記者会見

要するにズボラで業界的にKYだったっつー認識でいいのかな。



ズボラであることにもナイーブであることにも同情はしない、というか、いかなる意味においても同情の余地はないと思うけど、少なくとも、見てて胸糞悪くなるような会見ではなかったと思うのは同世代ゆえの贔屓目なのか、どうなのか。
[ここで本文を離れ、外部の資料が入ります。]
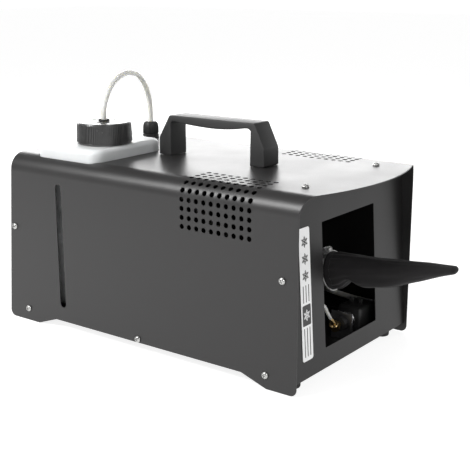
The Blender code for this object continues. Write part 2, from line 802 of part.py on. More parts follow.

三雲はしくじる。この場は無事通れても、組織のどこかで八つ裂きにされる。
(中略)
三上は目を閉じていた。
人が殺された血生臭い現場で、人を殺してはいけないと聞かされた気分だった。交番原理主義の文法を公報に当て嵌めてみたところで、窓はおろか、分厚い壁には針の穴すら空くまい。いかんともしがたい温度差が脱力感を呼び込みもする。三雲がいくら熱弁を揮おうとも、それは記者対策に知恵を絞る広報室の姿であって、上層部の抗争に呑まれて窒息寸前の広報室とは響き合わない。
だが―。

「だが―」。。。














そして俺はなにゆえに、こんな上から目線でモノを考えちまってるのか。



二渡に迷いはなかった。恥じても怖じてもいなかった。立場が行動を決しているはずなのに、発した言葉には揺るぎない信念の響きすらあった。一つの体に一つの心。その潔癖なまでの非情さが三上を狼狽させていた。こちらの葛藤ばかりが炙り出された。境遇を嘆いている。己を憐れんでいる。だから二渡に傷の舐め合いを期待した。家族のために行動すると誓った。刑事部への復帰も諦めた。しかし生まれ変わったわけではない。そんな境地には程遠い。心は二つのままだ。どうにもならないとわかっているのにどうにかならないかと身悶えている。自己憐憫に首まで漬かって職務の意味さえ見失っている。情けない。自分を買いかぶっていた。よもやこんな不甲斐ない男だとは思ってもみなかった。